A fighter not only with an undefeated record but one who is so clearly a step above their competition that their greatness is beyond debate. At this point, I believe two fighters could amass such a resume — Khabib Nurmagomedov and Israel Adesanya.
Next in Line for GOAT Status
Khabib already has an argument to be made for him as the GOAT at lightweight. A 28-0 record — the most wins by an undefeated fighter in all of the mixed martial arts — speaks for itself. But, that also includes former champions like Conor McGregor, Dustin Poirier, Rafael Dos Anjos, Edson Barboza, and Michael Johnson. He’ll have an opportunity to add to his resume in his fight against interim champ Justin Gaethje. Except, with Khabib’s injury history and murmurings of retirement on the horizon, he may come up short. Another win over Conor McGregor would help his case. However, he would certainly need a win over Tony Ferguson. Who, is the consensus second-best lightweight on the planet. However, who knows if that fight will ever happen.
The GOAT case for Adesanya is a little more complex. At 19-0, he holds the second-most wins for an undefeated fighter behind Khabib. Additionally, he holds wins over fighters like Robert Whitaker, Yoel Romero, and Kelvin Gastelum. Obviously, we’re only a few fights into his reign as middleweight champion.
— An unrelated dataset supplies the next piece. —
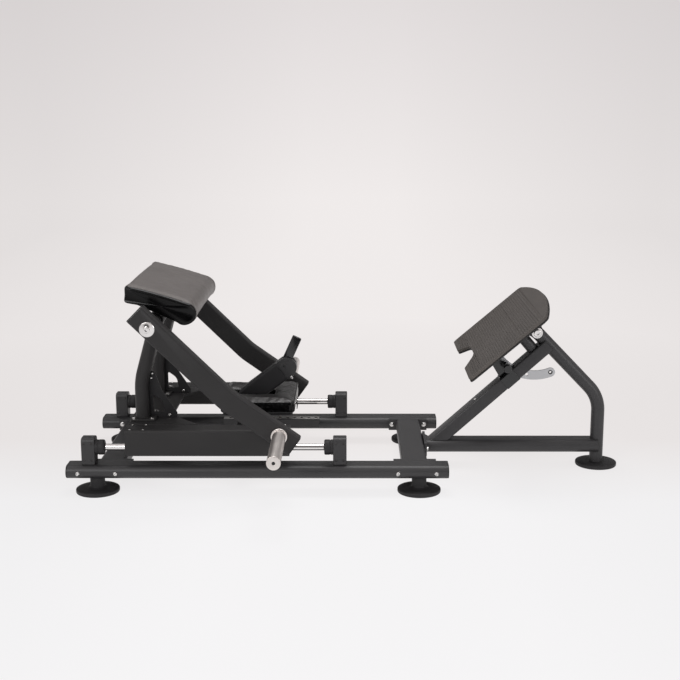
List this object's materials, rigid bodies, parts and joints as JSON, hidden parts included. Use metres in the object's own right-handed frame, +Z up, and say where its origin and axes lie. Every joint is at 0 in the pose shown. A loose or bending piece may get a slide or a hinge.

Although, he probably has the best case to be made among any of the contenders at 185. His fight against Yoel Romero was a strong contender for one of the worst fights shown live. There are still plenty of stylistic matchups in the division that don’t necessarily favor Adesanya. In particular, his upcoming defense against Paulo Costa at UFC 253. Whereas Khabib’s legacy is more or less set in stone, who knows how Adesanya’s title reign plays out.